**Input records:**

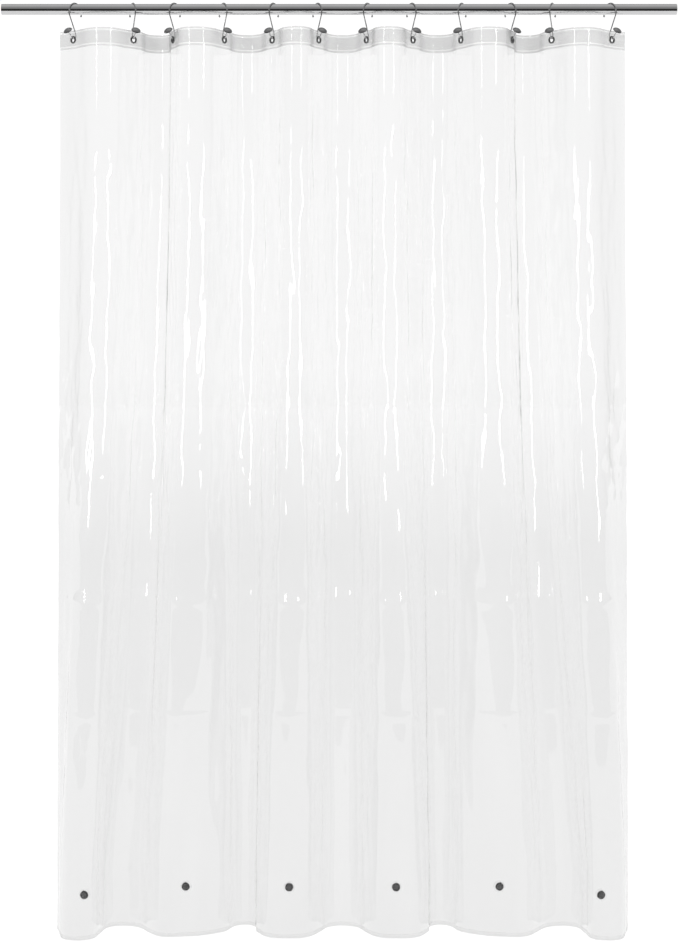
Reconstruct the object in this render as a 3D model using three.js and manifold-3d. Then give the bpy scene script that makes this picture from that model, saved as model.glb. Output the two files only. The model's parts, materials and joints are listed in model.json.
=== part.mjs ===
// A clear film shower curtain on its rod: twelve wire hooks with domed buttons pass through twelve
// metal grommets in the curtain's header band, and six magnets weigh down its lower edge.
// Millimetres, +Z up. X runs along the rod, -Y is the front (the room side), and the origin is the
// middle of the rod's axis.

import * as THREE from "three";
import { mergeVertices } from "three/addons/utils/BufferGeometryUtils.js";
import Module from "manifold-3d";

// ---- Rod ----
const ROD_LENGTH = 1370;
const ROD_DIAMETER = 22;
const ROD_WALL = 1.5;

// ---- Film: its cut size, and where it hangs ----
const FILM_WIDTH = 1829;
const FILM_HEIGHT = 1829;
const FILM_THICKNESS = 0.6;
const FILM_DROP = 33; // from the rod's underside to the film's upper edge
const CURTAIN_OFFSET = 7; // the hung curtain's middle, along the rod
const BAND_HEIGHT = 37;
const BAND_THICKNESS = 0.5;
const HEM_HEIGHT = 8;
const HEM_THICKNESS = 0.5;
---
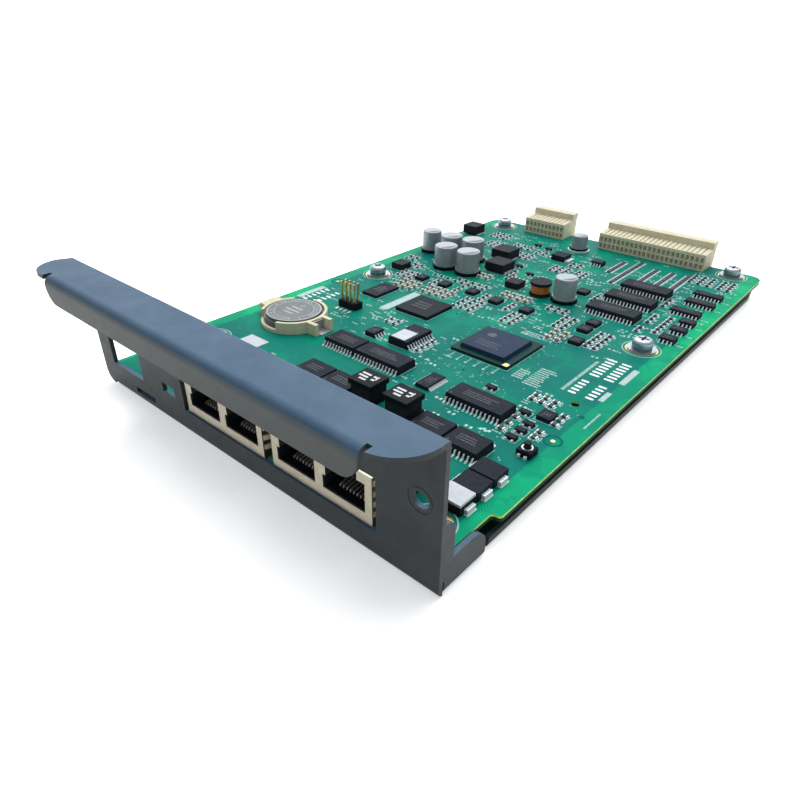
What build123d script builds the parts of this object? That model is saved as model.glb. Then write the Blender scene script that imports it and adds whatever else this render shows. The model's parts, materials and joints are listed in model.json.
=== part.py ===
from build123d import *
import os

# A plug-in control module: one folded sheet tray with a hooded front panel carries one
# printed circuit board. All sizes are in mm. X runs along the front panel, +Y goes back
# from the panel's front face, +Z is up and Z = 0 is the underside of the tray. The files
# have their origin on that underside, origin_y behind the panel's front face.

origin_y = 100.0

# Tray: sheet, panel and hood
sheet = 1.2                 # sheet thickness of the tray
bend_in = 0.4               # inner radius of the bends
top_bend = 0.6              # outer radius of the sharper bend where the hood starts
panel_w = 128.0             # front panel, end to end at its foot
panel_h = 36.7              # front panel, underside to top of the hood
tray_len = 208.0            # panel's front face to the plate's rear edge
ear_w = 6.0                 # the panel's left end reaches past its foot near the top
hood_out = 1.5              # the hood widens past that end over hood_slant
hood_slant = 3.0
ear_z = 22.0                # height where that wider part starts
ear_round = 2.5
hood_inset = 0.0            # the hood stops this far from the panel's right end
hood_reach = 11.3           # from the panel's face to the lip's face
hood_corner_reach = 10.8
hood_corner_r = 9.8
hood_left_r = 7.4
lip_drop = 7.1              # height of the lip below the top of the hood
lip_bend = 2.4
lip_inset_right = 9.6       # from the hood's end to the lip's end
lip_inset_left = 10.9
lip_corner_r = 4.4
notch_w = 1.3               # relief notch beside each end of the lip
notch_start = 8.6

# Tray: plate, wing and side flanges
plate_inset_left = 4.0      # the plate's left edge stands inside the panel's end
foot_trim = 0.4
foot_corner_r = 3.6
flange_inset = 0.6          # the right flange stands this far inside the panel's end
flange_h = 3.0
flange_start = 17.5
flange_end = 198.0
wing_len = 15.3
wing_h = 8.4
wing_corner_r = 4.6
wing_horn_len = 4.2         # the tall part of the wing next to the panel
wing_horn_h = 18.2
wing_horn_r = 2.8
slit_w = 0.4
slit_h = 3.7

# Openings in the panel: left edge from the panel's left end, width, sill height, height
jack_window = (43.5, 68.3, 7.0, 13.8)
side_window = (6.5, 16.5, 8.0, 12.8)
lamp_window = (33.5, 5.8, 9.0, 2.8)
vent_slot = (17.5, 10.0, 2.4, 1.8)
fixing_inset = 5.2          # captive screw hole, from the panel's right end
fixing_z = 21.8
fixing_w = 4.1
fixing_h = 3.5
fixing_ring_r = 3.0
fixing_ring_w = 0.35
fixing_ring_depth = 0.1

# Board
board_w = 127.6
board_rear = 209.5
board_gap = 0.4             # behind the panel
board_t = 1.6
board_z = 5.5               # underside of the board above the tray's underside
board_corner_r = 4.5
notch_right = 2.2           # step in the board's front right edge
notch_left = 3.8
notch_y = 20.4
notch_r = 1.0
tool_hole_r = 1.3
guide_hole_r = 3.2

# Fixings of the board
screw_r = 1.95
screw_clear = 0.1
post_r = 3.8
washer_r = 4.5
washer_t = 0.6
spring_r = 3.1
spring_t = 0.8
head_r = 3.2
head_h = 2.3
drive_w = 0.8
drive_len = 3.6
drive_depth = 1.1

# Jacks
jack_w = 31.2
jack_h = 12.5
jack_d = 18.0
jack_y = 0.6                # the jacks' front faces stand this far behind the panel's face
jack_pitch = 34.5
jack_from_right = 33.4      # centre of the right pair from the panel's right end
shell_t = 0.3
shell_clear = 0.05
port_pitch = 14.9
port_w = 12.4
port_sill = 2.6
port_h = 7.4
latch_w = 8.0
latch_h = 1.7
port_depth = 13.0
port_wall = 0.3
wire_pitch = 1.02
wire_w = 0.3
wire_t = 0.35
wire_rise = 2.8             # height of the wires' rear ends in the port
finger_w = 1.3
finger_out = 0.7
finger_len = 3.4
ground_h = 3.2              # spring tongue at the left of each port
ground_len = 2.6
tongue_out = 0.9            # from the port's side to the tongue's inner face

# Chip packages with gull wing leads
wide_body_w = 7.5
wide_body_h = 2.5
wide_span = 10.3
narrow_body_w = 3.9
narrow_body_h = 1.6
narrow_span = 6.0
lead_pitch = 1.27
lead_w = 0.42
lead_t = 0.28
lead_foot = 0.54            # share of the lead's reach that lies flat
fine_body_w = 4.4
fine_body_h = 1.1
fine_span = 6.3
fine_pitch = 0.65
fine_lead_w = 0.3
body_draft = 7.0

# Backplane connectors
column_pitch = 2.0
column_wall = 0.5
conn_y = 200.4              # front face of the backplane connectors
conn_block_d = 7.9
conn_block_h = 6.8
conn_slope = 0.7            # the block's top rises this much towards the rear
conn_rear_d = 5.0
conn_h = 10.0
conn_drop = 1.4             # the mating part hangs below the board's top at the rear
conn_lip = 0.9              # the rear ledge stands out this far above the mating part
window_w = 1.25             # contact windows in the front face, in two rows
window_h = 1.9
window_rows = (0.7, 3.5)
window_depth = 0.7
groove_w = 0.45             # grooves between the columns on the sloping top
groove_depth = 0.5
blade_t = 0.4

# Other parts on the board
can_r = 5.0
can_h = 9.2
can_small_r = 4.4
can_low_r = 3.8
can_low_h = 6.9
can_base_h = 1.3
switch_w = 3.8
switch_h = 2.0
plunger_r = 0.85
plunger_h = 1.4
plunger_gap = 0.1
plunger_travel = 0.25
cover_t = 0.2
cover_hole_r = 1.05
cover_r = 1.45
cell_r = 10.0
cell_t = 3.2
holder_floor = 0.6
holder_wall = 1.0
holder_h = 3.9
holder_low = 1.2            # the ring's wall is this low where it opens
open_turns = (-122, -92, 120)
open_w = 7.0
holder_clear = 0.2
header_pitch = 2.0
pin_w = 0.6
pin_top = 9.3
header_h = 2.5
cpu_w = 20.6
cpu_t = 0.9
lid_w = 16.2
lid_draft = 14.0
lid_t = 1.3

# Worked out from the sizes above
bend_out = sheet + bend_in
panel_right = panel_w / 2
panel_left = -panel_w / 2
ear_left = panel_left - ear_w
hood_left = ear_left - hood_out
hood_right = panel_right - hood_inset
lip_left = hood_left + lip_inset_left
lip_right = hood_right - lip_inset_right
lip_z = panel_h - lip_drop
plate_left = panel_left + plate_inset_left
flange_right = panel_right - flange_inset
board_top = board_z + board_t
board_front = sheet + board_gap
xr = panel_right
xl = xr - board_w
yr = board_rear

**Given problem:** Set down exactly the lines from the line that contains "Reconstruct the object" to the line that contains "const HEM_THICKNESS = 0.5;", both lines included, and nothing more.

**Result of this exercise:**
Reconstruct the object in this render as a 3D model using three.js and manifold-3d. Then give the bpy scene script that makes this picture from that model, saved as model.glb. Output the two files only. The model's parts, materials and joints are listed in model.json.
=== part.mjs ===
// A clear film shower curtain on its rod: twelve wire hooks with domed buttons pass through twelve
// metal grommets in the curtain's header band, and six magnets weigh down its lower edge.
// Millimetres, +Z up. X runs along the rod, -Y is the front (the room side), and the origin is the
// middle of the rod's axis.

import * as THREE from "three";
import { mergeVertices } from "three/addons/utils/BufferGeometryUtils.js";
import Module from "manifold-3d";

// ---- Rod ----
const ROD_LENGTH = 1370;
const ROD_DIAMETER = 22;
const ROD_WALL = 1.5;

// ---- Film: its cut size, and where it hangs ----
const FILM_WIDTH = 1829;
const FILM_HEIGHT = 1829;
const FILM_THICKNESS = 0.6;
const FILM_DROP = 33; // from the rod's underside to the film's upper edge
const CURTAIN_OFFSET = 7; // the hung curtain's middle, along the rod
const BAND_HEIGHT = 37;
const BAND_THICKNESS = 0.5;
const HEM_HEIGHT = 8;
const HEM_THICKNESS = 0.5;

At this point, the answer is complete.